MIPS: The Incredible Shrinking Incentive

Jim TateBy Jim Tate, EMR Advocate
MACRA/MIPS Subject Matter Expert
Twitter: @jimtate, eMail: jimtate@emradvocate.com

I first received a hint that something funny was going on about two weeks ago. A colleague who is one of the foremost MACRA-MIPS experts contacted me about one of her clients. They had just checked the provider’s 2017 final MIPS score and it was a high one, 93.87. That is a score to be proud of. However, they would only be seeing a positive 1.68% payment adjustment in 2019. One would think a MIPS score that high score would bring a higher Medicare Part B reimbursement incentive. What is going on here?

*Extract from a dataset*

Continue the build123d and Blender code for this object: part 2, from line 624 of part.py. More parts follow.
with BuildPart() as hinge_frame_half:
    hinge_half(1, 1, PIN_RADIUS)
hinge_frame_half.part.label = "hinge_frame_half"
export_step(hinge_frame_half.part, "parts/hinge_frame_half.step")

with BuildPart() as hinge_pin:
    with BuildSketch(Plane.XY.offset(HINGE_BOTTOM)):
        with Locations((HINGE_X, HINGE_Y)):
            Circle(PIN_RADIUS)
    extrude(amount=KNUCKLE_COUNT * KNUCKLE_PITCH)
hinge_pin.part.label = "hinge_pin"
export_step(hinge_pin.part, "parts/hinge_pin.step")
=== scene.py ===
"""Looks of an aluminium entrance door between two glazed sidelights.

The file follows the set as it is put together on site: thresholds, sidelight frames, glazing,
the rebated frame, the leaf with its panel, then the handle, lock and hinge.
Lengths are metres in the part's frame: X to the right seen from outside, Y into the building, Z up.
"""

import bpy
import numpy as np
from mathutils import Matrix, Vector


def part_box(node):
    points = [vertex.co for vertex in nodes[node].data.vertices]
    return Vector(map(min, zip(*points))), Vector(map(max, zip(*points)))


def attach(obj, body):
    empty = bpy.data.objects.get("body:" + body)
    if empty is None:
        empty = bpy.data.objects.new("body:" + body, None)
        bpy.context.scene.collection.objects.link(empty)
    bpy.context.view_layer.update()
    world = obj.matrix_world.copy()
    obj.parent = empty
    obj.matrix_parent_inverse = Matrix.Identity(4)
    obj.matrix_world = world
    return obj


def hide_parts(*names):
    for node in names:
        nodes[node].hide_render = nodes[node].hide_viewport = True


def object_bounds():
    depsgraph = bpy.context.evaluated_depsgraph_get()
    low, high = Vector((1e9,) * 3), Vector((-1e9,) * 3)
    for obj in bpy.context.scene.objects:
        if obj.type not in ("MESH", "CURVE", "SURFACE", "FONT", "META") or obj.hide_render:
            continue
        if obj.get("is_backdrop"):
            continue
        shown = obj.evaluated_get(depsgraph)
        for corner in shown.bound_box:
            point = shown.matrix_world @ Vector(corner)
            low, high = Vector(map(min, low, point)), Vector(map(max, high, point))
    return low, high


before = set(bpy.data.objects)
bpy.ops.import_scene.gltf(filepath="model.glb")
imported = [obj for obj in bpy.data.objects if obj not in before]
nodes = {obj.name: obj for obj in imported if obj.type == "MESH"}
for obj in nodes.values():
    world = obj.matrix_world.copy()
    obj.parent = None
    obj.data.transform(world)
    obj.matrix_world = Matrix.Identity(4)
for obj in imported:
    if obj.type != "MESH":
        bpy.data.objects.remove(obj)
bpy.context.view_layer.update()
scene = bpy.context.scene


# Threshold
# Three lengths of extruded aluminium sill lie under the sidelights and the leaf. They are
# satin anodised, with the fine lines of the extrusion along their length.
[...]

We have been led to believe that a high MIPS score would put eligible clinicians in line for a Medicare Part B reimbursement adjustment at the high range of the potential incentives. Those adjustments, starting at +/- 4%, escalate to +/- 9% within a few years. And this does not include the “exceptional performance bonus” for scores over 70. The MIPS payment scheme was constructed to be a zero-sum system in which those with high scores received positive adjustments that equaled the negative adjustments of those with low scores. This is the “bell curve” we all hated in high school which mandated someone had to be given a “F” to balance the “A” awarded to someone else. In the case of the MIPS “bell curve” something unexpected seems to be happening. Is this an unintended consequence of some MACRA-MIPS rule making over the past few years?

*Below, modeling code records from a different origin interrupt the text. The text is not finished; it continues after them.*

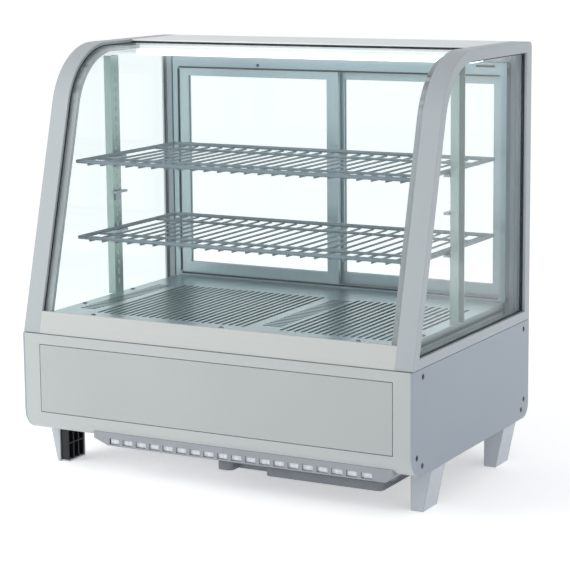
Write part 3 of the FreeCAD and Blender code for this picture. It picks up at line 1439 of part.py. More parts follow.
# ---------------------------------------------------------------------------
# Build, check and export
# ---------------------------------------------------------------------------
def check(items):
    """Stop on any failed object or empty, broken shape."""
    failed = [item.Label for item in doc.Objects
              if "Invalid" in item.State or "Error" in item.State]
    if failed:
        raise RuntimeError(f"failed objects: {failed}")
    for node, item in items:
        shape = item.Shape
        if shape.isNull() or not shape.isValid() or not shape.Solids:
            raise RuntimeError(f"{node} has no valid solid")


def export(items):
    os.makedirs("parts", exist_ok=True)
    for node, item in items:
        item.Shape.exportStep(f"parts/{node}.step")


def main():
    make_chassis()
    make_front()
    make_side_panels()
    make_casing_screws()
    make_rear_panel()
    make_grille()
    make_drain_pan()
    make_feet()
    make_rib_inserts()
    make_side_frames()
    make_side_glass()
    make_front_glass()
    make_sill()
    make_top()
    make_lamp()
    make_tracks()
    make_jambs()
    make_doors()
    make_pilasters()
    make_clips()
    make_shelf("upper_shelf", upper_level)
    make_shelf("lower_shelf", lower_level)
    make_deck()
    make_deck_screws()
    make_tank()
    make_cold_side()
    make_hot_side()
    make_compressor()
    make_pipes()
    make_control_panel()
    make_knob()
    make_gland()
    doc.recompute()
    check(sub_parts)
    export(sub_parts)
    for node, item in sub_parts:
        box_of = item.Shape.BoundBox
        print(f"{node}: {len(item.Shape.Solids)} solid(s), {item.Shape.Volume / 1000:.1f} cm3, "
              f"x {box_of.XMin:.1f}..{box_of.XMax:.1f} y {box_of.YMin:.1f}..{box_of.YMax:.1f} "
              f"z {box_of.ZMin:.1f}..{box_of.ZMax:.1f}")
    print(len(sub_parts), "nodes")


main()
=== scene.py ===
# %% [markdown]
# # A chilled glass merchandiser for a counter
#
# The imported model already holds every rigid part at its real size. This script
# gives those parts the finishes of the real case, adds the small pieces that
# only the eye needs, and sets up the camera and the studio. Everything is in
# metres: +X runs along the front, +Y runs to the rear and +Z is up.

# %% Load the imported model
import json
import math

import bmesh
import bpy
from mathutils import Matrix, Vector


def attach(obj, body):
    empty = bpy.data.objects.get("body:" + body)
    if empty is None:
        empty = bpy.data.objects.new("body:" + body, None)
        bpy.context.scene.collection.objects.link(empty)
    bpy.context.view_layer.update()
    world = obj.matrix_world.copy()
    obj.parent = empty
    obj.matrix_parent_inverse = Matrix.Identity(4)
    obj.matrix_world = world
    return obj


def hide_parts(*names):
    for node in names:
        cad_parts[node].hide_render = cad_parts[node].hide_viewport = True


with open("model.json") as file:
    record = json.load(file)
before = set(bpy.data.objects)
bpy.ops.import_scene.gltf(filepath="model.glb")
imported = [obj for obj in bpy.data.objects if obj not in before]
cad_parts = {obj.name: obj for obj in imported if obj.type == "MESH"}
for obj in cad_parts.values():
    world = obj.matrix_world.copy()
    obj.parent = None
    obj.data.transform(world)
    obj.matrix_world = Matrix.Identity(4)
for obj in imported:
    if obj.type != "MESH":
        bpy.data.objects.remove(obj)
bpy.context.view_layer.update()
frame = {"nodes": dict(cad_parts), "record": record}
nodes = frame["nodes"]
MM = 0.001

# %% [markdown]
# ## Camera
#
# The case is seen from the front, a little to the right and a little above
# the middle. A long lens from three metres away keeps its upright edges nearly
# parallel, as in a catalogue view. The camera is aimed by three angles, so its
# place follows from them instead of being typed in.

# %% Camera
camera_azimuth = math.radians(28.72)
camera_height_angle = math.radians(9.33)
camera_roll = math.radians(-0.57)
camera_distance = 3.218
camera_aim = Vector((0, 0, 0.337))

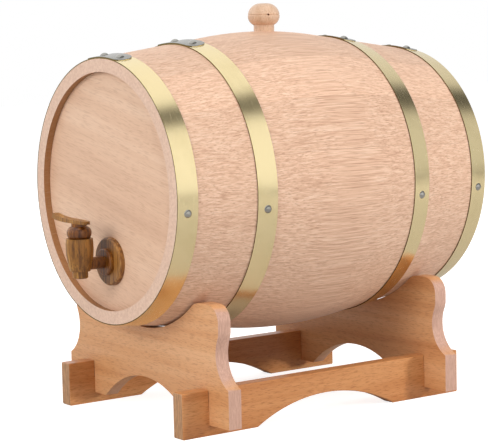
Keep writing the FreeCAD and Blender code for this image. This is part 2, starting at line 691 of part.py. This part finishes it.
# The tap body, its cork and its key: heights run from the top of the body, on the tap's axis
TAP = place("0", "calc.mid_y - calc.tap_distance", "calc.tap_height")
tap = keep(make_body("tap_body", TAP))
socket_top = "calc.cork_top_radius + dims.cork_thickness"
socket_tip = "calc.cork_tip_radius + dims.cork_thickness"
spout_end = "-dims.tap_length - dims.spout_length"
# The swelling side is a run of narrow cones with their edges on the arc
tap_side = []
for step in range(TAP_CONES, -1, -1):
    drop = "(dims.tap_length * %d / %d)" % (step, TAP_CONES)
    tap_side.append((
        "calc.tap_round_centre + sqrt(dims.tap_belly_round^2 - (%s - dims.tap_belly_drop)^2)" % drop,
        "-" + drop,
    ))
revolve(tap, "XZ_Plane", "V_Axis", [
    (socket_top, "0"),
    (socket_tip, "-dims.socket_floor"),
    ("dims.outlet_diameter / 2", "-dims.socket_floor"),
    ("dims.outlet_diameter / 2", spout_end),
    ("dims.spout_diameter / 2 - dims.spout_round", spout_end),
    ("dims.spout_diameter / 2", spout_end + " + dims.spout_round", "dims.spout_round", "left"),
    ("dims.spout_diameter / 2", "-dims.tap_length"),
] + tap_side)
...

Wikipedia tell us that “unintended consequences are outcomes that are not the ones foreseen and intended by a purposeful action.” So, I’ve been wondering what decision was made that is producing lower than anticipated positive payment adjustments in the face of high scores. Could it have something to do with all those MIPS eligible clinicians who were excluded because they didn’t meet patient volume and reimbursement thresholds? That is exactly what a number of members of Congress think.

Five Congressmen in a letter last week to the Administrator of CMS made the following statements:

However, the program relies in part on meaningful participation in the program and the current regulations have reduced the payment incentives by excluding many providers from participation.

For example, high performers are estimated to receive an aggregates payment adjustment in 2019 of 1.1 percent – based on their 2017 performance – even though adjustments of up to 4 percent are authorized. The trend of continued actual adjustments that are significantly less than authorized fails to incentivize meaningful participation in MIPS. In 2020, for example, CMS is projecting a 1.5 percent payment adjustment for high-performers, compared to a potential 5 percent adjustment level authorized under the law.

Based on feedback received from provider groups, we are concerned that the low-volume thresholds are too high and effectively preclude providers from earning more than a nominal payment adjustment.

We also hope CMS can incentivize more significantly and meaningful participation in MIPS by adjusting low-volume thresholds adequately.

So, there you have it. CMS estimates that for the 2018 performance year about 60% of otherwise MIPS eligible clinicians are excluded based on low thresholds. Those low bars were heralded when they were announced but now we are seeing the other side of the coin. Tinkering with the distribution curve by excluding those on the low end is having consequences to the high end that are just now being realized. We can expect to hear more and more about this in the coming months. I would not be surprised to see regulations and rule-making focused on this issue sooner rather than later.